Esta introdução é apenas para enquadrar uma historieta, que tem algumas décadas e que, ao que me contaram, foi então muito falada. Tratou-se de um telegrama enviado pela nossa missão na ONU, em Nova Iorque, de resposta a um outro, chegado de Lisboa. Ao que parece, o embaixador teria ficado abespinhado com uma insistência da "Secretaria de Estado" (nome pelo qual os postos no exterior tratam o MNE em Lisboa) sobre um assunto que ele achava já ter esclarecido devidamente. Vai daí, decidiu-se remeter um telegrama com um texto que poderia ser o que se segue:
Com referência ao telegrama dessa Secretaria de Estado nº 457, não posso senão reiterar tudo quanto já adiantei no meu 654, o qual, aliás, refletia a perspetiva que avançara no meu 398. Porém, em face da insistência agora feita, pergunto-me se essa mesma perspetiva, que tinha nomeadamente em conta as instruções que aqui recebi dessa SE pelo 347, do ano transato, é, em si mesma, compaginável, por exemplo, com as anteriores instruções constantes da circular 34, no seu ponto 12, desse mesmo ano. VExa compreenderá que, havendo dúvidas, será legítimo cruzar tal doutrina com aquilo a que meu colega em Roma judiciosamente aludia, há semanas, no seu 197, aditando, aliás ao seu anterior 65, texto que ganharia em ser revisitado. É que, a assim não ser, só posso concluir que ainda se manterá válida, devendo ser seguida, a linha que a nossa embaixada em Londres expressava no seu 178. É no cruzamento dessa perspetiva de abordagem, que não deixa de ter em conta tudo quanto antecede, que se situa posição desta Missão. Salvo melhor opinião, julgo ter sido cristalinamente claro.
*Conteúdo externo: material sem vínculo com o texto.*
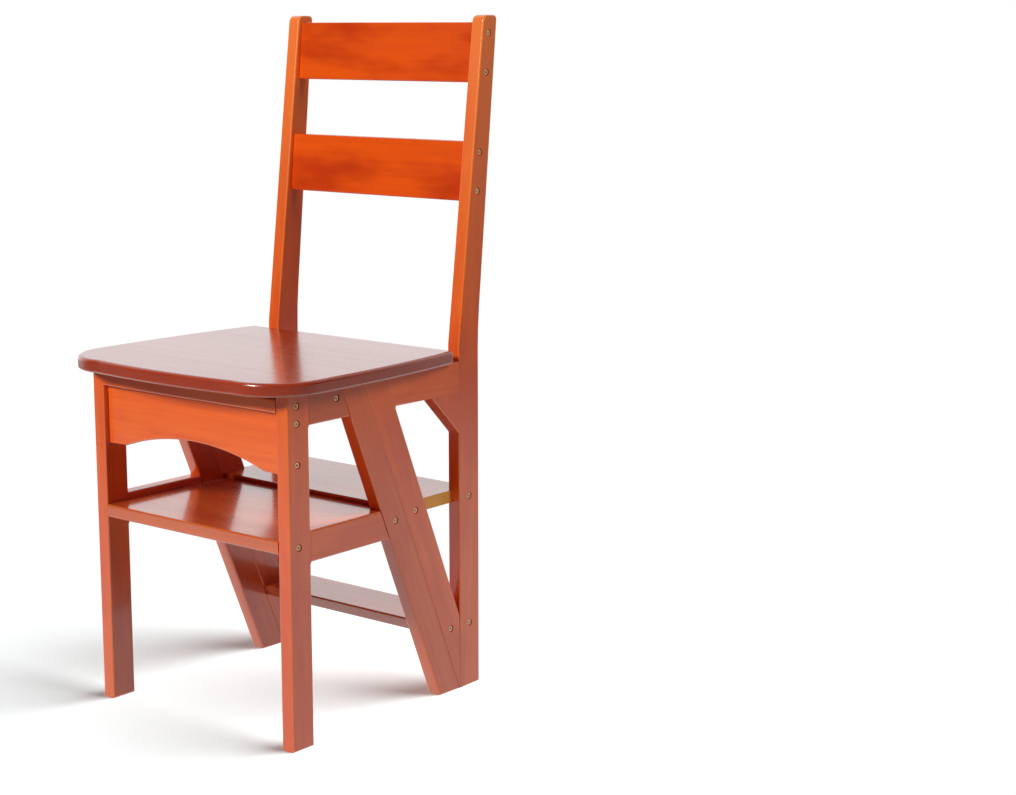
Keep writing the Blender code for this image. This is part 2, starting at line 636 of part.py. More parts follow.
def main_hinges(parents, look):
    """Two butt hinges on the tops of the side rails: a leaf on each half and a pin between them."""
    front_mesh = shaped_mesh("front_leaf", leaf_outline(MAIN_LEAF_LENGTH, MAIN_LEAF_THICKNESS,
                             MAIN_BARREL_RADIUS, 1), MAIN_LEAF_WIDTH, (1, 2, 0), steps=1)
    rear_mesh = shaped_mesh("rear_leaf", leaf_outline(MAIN_LEAF_LENGTH, MAIN_LEAF_THICKNESS,
                            MAIN_BARREL_RADIUS, -1), MAIN_LEAF_WIDTH, (1, 2, 0), steps=1)
    pin_mesh = rod("main_pin", MAIN_PIN_RADIUS, MAIN_LEAF_WIDTH, SCREW_SIDES)
    bore_mesh = rod("main_pin_bore", MAIN_PIN_RADIUS + FIT, MAIN_LEAF_WIDTH + 2 * CUT_OVERRUN,
                    SCREW_SIDES)
    middle_mesh = boxes_mesh("main_middle_gap", knuckle_gap(MAIN_LEAF_WIDTH, MAIN_BARREL_RADIUS, False))
    outer_mesh = boxes_mesh("main_outer_gaps", knuckle_gap(MAIN_LEAF_WIDTH, MAIN_BARREL_RADIUS, True))
    for side, sign in SIDES:
        place = (sign * PLANK_X, HINGE_AXIS_Y, AXIS_Z)
        front = add(f"main_hinge_front_leaf_{side}", front_mesh, place, parents["front"], look)
        rear = add(f"main_hinge_rear_leaf_{side}", rear_mesh, place, parents["rear"], look)
        add(f"main_hinge_pin_{side}", pin_mesh, place, parents["front"], look)
        bore = cutter(f"cut_main_bore_{side}", bore_mesh, place, parents["front"])
        cut(front, cutter(f"cut_main_middle_{side}", middle_mesh, place, parents["front"]))
        cut(rear, cutter(f"cut_main_outer_{side}", outer_mesh, place, parents["rear"]))
        cut(front, bore)
        cut(rear, bore)


def seat_hinges(parents, look):
    """Two small butt hinges under the rear edge of the seat, closed while the chair is a chair."""
    outline = leaf_outline(SEAT_LEAF_LENGTH, SEAT_LEAF_THICKNESS, SEAT_BARREL_RADIUS, 1)
    upside_down = [(y, -z, r) for y, z, r in outline]
    rail_mesh = shaped_mesh("seat_hinge_rail_leaf", outline, SEAT_LEAF_WIDTH, (1, 2, 0), steps=1)
    seat_mesh = shaped_mesh("seat_hinge_seat_leaf", upside_down, SEAT_LEAF_WIDTH, (1, 2, 0), steps=1)
    pin_mesh = rod("seat_pin", SEAT_PIN_RADIUS, SEAT_LEAF_WIDTH - CUT_OVERRUN, SCREW_SIDES)
    bore_mesh = rod("seat_pin_bore", SEAT_PIN_RADIUS + FIT, SEAT_LEAF_WIDTH + 2 * CUT_OVERRUN,
                    SCREW_SIDES)
    middle_mesh = boxes_mesh("seat_middle_gap", knuckle_gap(SEAT_LEAF_WIDTH, SEAT_BARREL_RADIUS, False))
    outer_mesh = boxes_mesh("seat_outer_gaps", knuckle_gap(SEAT_LEAF_WIDTH, SEAT_BARREL_RADIUS, True))
    for side, sign in SIDES:
        place = (sign * PLANK_X, SEAT_PIVOT_Y, SEAT_PIVOT_Z)
        rail = add(f"seat_hinge_rail_leaf_{side}", rail_mesh, place, parents["rear"], look)
        seat = add(f"seat_hinge_seat_leaf_{side}", seat_mesh, place, parents["seat"], look)
        cut(rail, cutter(f"cut_seat_middle_{side}", middle_mesh, place, parents["rear"]))
        cut(rail, cutter(f"join_seat_pin_{side}", pin_mesh, place, parents["rear"]), "UNION")
        cut(seat, cutter(f"cut_seat_outer_{side}", outer_mesh, place, parents["seat"]))
        cut(seat, cutter(f"cut_seat_bore_{side}", bore_mesh, place, parents["seat"]))


def main_mortise_mesh():
    """Recess across both stringers and rails for the two leaves and the barrel of a main hinge."""
    depth = MAIN_LEAF_THICKNESS + FIT / 2 + FIT
    barrel = MAIN_BARREL_RADIUS + 2 * FIT
    reach = MAIN_LEAF_LENGTH + FIT
    top = CUT_OVERRUN
    outline = [(-reach, -depth), (-barrel, -depth), (-barrel, -barrel), (barrel, -barrel),
               (barrel, -depth), (reach, -depth), (reach, top), (-reach, top)]
    return shaped_mesh("main_mortise", [(y, z, SEAM_ARRIS / 2) for y, z in outline],
                       PLANK_THICKNESS + 2 * CUT_OVERRUN, (1, 2, 0), steps=1)


def seat_hinge_mortise_mesh(name, flip):
    """Recess for one leaf and the barrel of a seat hinge, in the rail or upside down in the seat."""
    depth = SEAT_LEAF_THICKNESS + FIT / 2 + FIT
    barrel = SEAT_BARREL_RADIUS + 2 * FIT
    outline = [(-SEAT_LEAF_LENGTH - FIT, -depth), (-barrel, -depth), (-barrel, -barrel),
               (barrel, -barrel), (barrel, CUT_OVERRUN), (-SEAT_LEAF_LENGTH - FIT, CUT_OVERRUN)]
    return shaped_mesh(name, [(y, flip * z, SEAM_ARRIS / 2) for y, z in outline],
                       SEAT_LEAF_WIDTH + 2 * FIT, (1, 2, 0), steps=1)


def housing_boxes(sign):
    """Grooves in the inner faces of the rear post and stringer that hold the shelf ends."""
    boxes = []
    for top in (UPPER_SHELF_TOP, LOWER_SHELF_TOP):
        inner = INNER_X - CUT_OVERRUN
        outer = INNER_X + HOUSING_DEPTH + FIT
        low_x, high_x = sorted((sign * inner, sign * outer))
        front = split_y(top) - REAR_STRINGER_RUN
        boxes.append(((low_x, front, top - BOARD_THICKNESS - FIT),
                      (high_x, POST_REAR_Y + CUT_OVERRUN, top + FIT)))
    return boxes


def edge_hole_mesh():
    """Deep screw holes square into the sloping front edge of the rear stringer."""
    slope_angle = atan2(SPLIT_SLOPE, 1)
    unit = rod("edge_hole", EDGE_HOLE_RADIUS, 2 * EDGE_HOLE_DEPTH, SCREW_SIDES)
    shape = bmesh.new()
    for z in (RAIL_TOP - EDGE_HOLE_DROP, EDGE_HOLE_RISE):
        first = len(shape.verts)
        shape.from_mesh(unit)
        shape.verts.ensure_lookup_table()
        for vert in shape.verts[first:]:
            along, across, aside = vert.co.x, vert.co.y, vert.co.z
            vert.co = (aside, split_y(z) + along * cos(slope_angle) + across * sin(slope_angle),
                       z + along * sin(slope_angle) - across * cos(slope_angle))
    bpy.data.meshes.remove(unit)
    return finished_mesh("edge_holes", shape)


def front_half(parent, looks):
    """Legs, front stringers and rails with the step board, the middle shelf and the apron."""
    legs = side_plank("front_leg", leg_outline(), parent, looks["frame"])
    stringers = side_plank("front_stringer", front_stringer_outline(), parent, looks["frame"])
    top_rails = side_plank("front_top_rail", front_rail_outline(RAIL_TOP, RAIL_BOTTOM), parent,
                           looks["frame"])
    mid_rails = side_plank("mid_rail", front_rail_outline(MID_RAIL_TOP, MID_RAIL_BOTTOM), parent,
                           looks["frame"])
    length = 2 * (INNER_X - FIT)

    def rear(z):
        return split_y(z) - SPLIT_HALF_GAP

    step_board = cross_board("step_board", board_outline(STEP_BOARD_TOP, lambda z: 0, rear), length,
                             parent, looks["board"], BOARD_ARRIS)
    mid_shelf = cross_board("mid_shelf", board_outline(MID_SHELF_TOP, lambda z: 0, rear), length,
                            parent, looks["board"], BOARD_ARRIS)
    apron_mesh = shaped_mesh("apron", apron_outline(), APRON_THICKNESS, (0, 2, 1), steps=1)
    apron = add("apron", apron_mesh, (0, APRON_RECESS + APRON_THICKNESS / 2, 0), parent, looks["frame"])
    places = front_screw_places()
    for side, sign in SIDES:
        bores = cutter(f"cut_front_bores_{side}", bores_mesh(f"front_bores_{side}", places, sign),
                       (0, 0, 0), parent)
        for piece in (legs[side], stringers[side], top_rails[side], step_board, mid_shelf, apron):
            cut(piece, bores)
    return {"stringer": stringers, "rail": top_rails}


def rear_half(parent, looks):
    """Posts, rear stringers and rails with the two rear shelves and the two back slats."""
    posts = side_plank("rear_post", post_outline(), parent, looks["frame"])
    stringers = side_plank("rear_stringer", rear_stringer_outline(), parent, looks["frame"])
    rails = side_plank("rear_top_rail", rear_rail_outline(), parent, looks["frame"])
    shelf_length = 2 * (INNER_X + HOUSING_DEPTH)

    def front(z):
        return split_y(z) + SPLIT_HALF_GAP

    def rear(z):
        return POST_REAR_Y - SHELF_REAR_SETBACK

    boards = [cross_board(name, board_outline(top, front, rear), shelf_length, parent, looks["board"],
                          BOARD_ARRIS)
              for name, top in (("upper_rear_shelf", UPPER_SHELF_TOP), ("lower_rear_shelf", LOWER_SHELF_TOP))]
    slats = [cross_board(name, slat_section(top), 2 * (INNER_X - FIT), parent, looks["slat"], SLAT_ARRIS)
             for name, top in slat_tops().items()]
    places = rear_screw_places()
    holes_mesh = edge_hole_mesh()
    for side, sign in SIDES:
        housings = cutter(f"cut_housings_{side}", boxes_mesh(f"housings_{side}", housing_boxes(sign)),
                          (0, 0, 0), parent)
        bores = cutter(f"cut_rear_bores_{side}", bores_mesh(f"rear_bores_{side}", places, sign),
                       (0, 0, 0), parent)
        holes = cutter(f"cut_edge_holes_{side}", holes_mesh, (sign * PLANK_X, 0, 0), parent)
        for piece in (posts[side], stringers[side]):
            cut(piece, housings)
        for piece in (posts[side], stringers[side], *boards, *slats):
            cut(piece, bores)
        cut(stringers[side], holes)
    return {"stringer": stringers, "rail": rails}


def seat_board(parent, look):
    """Seat with recesses underneath for the barrels of the main hinges and its own hinge leaves."""
    mesh = shaped_mesh("seat_board", [(x, y - SEAT_PIVOT_Y, r) for x, y, r in seat_outline()],
                       SEAT_THICKNESS, (0, 1, 2), low_share=SEAT_LOW_ARRIS / SEAT_TOP_ARRIS, steps=3)
    seat = add("seat_board", mesh, (0, SEAT_PIVOT_Y, SEAT_BOTTOM + SEAT_THICKNESS / 2), parent, look)
    half = PLANK_THICKNESS / 2 + FIT
    for name, reach, top in (("barrel", MAIN_BARREL_RADIUS + 2 * FIT, MAIN_BARREL_RADIUS + 2 * FIT),
                             ("leaf", MAIN_LEAF_LENGTH + FIT, FIT)):
        boxes = [((sign * PLANK_X - half, HINGE_AXIS_Y - reach, SEAT_BOTTOM - CUT_OVERRUN),
                  (sign * PLANK_X + half, HINGE_AXIS_Y + reach, AXIS_Z + top)) for side, sign in SIDES]
        cut(seat, cutter(f"cut_seat_{name}_reliefs", boxes_mesh(f"seat_{name}_reliefs", boxes),
                         (0, 0, 0), parent))
    return seat


def mortises(front, rear, seat, parents):
    """Recesses that let the hinge leaves in flush with the wood."""
    main_mesh = main_mortise_mesh()
    rail_mesh = seat_hinge_mortise_mesh("rail_mortise", 1)
    seat_mesh = seat_hinge_mortise_mesh("seat_mortise", -1)
    for side, sign in SIDES:
        main = cutter(f"cut_main_mortise_{side}", main_mesh, (sign * PLANK_X, HINGE_AXIS_Y, AXIS_Z),
                      parents["front"])
        for piece in (front["stringer"], front["rail"], rear["stringer"], rear["rail"]):
            cut(piece[side], main)
        place = (sign * PLANK_X, SEAT_PIVOT_Y, SEAT_PIVOT_Z)
        cut(rear["rail"][side], cutter(f"cut_rail_mortise_{side}", rail_mesh, place, parents["rear"]))
        cut(seat, cutter(f"cut_seat_mortise_{side}", seat_mesh, place, parents["seat"]))


def build():
    """The whole chair, standing as a chair."""
    for thing in list(bpy.data.objects):
        bpy.data.objects.remove(thing)
    looks = {"frame": material("stained_frame_wood", (0.52, 0.13, 0.045), roughness=0.3, coat=0.4),
             "board": material("stained_board_wood", (0.36, 0.095, 0.045), roughness=0.2, coat=0.6),
             "slat": material("stained_slat_wood", (0.60, 0.12, 0.020), roughness=0.3, coat=0.4),
             "seat": material("stained_seat_wood", (0.33, 0.055, 0.025), roughness=0.15, coat=0.7)}
    brass = material("hinge_brass", (0.72, 0.48, 0.16), roughness=0.35, metallic=1.0)
    screw_brass = material("screw_brass", (0.78, 0.55, 0.26), roughness=0.3, metallic=1.0)
    axis = Vector((0, HINGE_AXIS_Y - CENTRE_Y, AXIS_Z))
    pivot = Vector((0, SEAT_PIVOT_Y - CENTRE_Y, SEAT_PIVOT_Z))
    front = group("front_half", (0, 0, 0))
    rear = group("rear_half", axis, front)
    seat_group = group("seat", pivot, rear)
    parents = {"front": front, "rear": rear, "seat": seat_group}
    front_pieces = front_half(front, looks)
    rear_pieces = rear_half(rear, looks)
    seat = seat_board(seat_group, looks["seat"])
    mortises(front_pieces, rear_pieces, seat, parents)
    main_hinges(parents, brass)
    seat_hinges(parents, brass)
    screw = screw_mesh()
    add_screws("front", front_screw_places(), front, screw, screw_brass)
    add_screws("rear", rear_screw_places(), rear, screw, screw_brass)


build()
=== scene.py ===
"""Finish of the library step chair, and the pale studio it stands in.

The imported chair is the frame. Every wooden piece is drawn again over its own node as a numpy surface
with soft edges, counterbored screw holes and a grain that runs along the piece. Screws are turned
anew, and the hinges keep their own shape under a brass finish. Lengths are metres, +Z is up.
"""

import json
from math import atan, cos, pi, radians, sin, tau

import bpy
import numpy as np
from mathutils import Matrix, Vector
from mathutils.geometry import delaunay_2d_cdt


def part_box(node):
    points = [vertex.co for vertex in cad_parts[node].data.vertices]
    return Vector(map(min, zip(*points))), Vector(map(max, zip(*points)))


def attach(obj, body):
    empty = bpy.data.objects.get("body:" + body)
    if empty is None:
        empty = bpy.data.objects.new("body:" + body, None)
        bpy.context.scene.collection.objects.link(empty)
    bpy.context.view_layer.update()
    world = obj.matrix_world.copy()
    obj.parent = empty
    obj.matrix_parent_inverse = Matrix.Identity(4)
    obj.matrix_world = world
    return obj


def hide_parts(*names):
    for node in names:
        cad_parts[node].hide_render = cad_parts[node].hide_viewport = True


bl_info = {
    "name": "Library Step Chair Finish",
    "version": (1, 0, 0),
    "blender": (4, 5, 0),
    "location": "3D View > Sidebar > Step Chair",
    "description": "Draws the wooden pieces, screws and finishes of a chair that turns into steps",
    "category": "Object",
}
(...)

E o embaixador assinou por baixo. Em Lisboa, ao que consta, o telegrama provocou um sururu nos serviços, obrigando os desgraçados dos arquivistas a coletarem todas as comunicações cuja numeração fora citada, sem que, por um momento, houvesse a mais pequena ideia daquilo a que o embaixador se estava concretamente a referir. Não queria ele outra coisa, diga-se!
(Nota: o exemplo da imagem é um telegrama, aliás histórico, que já foi "desclassificado". Essa é a razão pela qual o publico. Para um diplomata, um telegrama é um instrumento de comunicação "sagrado", que a deontologia profissional impede de divulgar)
8 comentários:
Senhor Embaixador fico-lhe a dever, hoje, uma benfazeja gargalhada.
Tentei ler o post ao meu irmão mais velho, mas tivemos ambos um ataque de riso tão grande, que vou tentar, amanhã, ler-lho até ao fim.
Bem haja!
Cara Dra. Helena Sacadura Cabral: peço que transmita ao embaixador Sacadura Cabral, da minha parte, um abraço de camaradagem corporativa, neste tempo em que o nome do Palácio onde ambos trabalhámos tem, infelizmente, um forte significado.
Está o máximo...
Aí está um protocolo de telegrama passivel de ser adotado nos periodos de calmia intereleitoral, mais precisamente intercampanha.
bom sentido da ironia e não só. deve-lhe ter passado pela cabeça outro tipo de resposta bem mais concisa, mas pensando bem resolveu se por esta criando um quebra cabeças ao destinatario e divertindo-se.
Está demais! Como é bom haver ainda alguém que nos dá uma destas, num tempo destes. Alá o guarde com saúde e este espírito, por bons anos!
diz o sr. embaixador
'uma historieta, que tem algumas décadas(...)'
nao posso deixar de notar que, entao, a palavra perspectiva esta escrita grafada de modo incorrecto
uma falta lamentavel para um diplomata (da epoca, claro...)
bem haja
Ó Senhor Embaixador fez-nos novamente rir.
Mas olhe que ter um filho a comandar as ditas, também não é pêra doce!
O assunto, aliás, e como pode calcular, tem sido alvo de frequente conversa familiar que até já encarou fazer uma petição, para a retoma do nome Palácio Rilvas.
Atenção é um "i"; não um "e".
Através de si, caro Embaixador, uma palavra de simpatia e uma bela gargalhada pelo post da Dra HSC. Palácio do Relvas... é genial. O nosso MENE deve estar divertidíssimo com este trocadilho.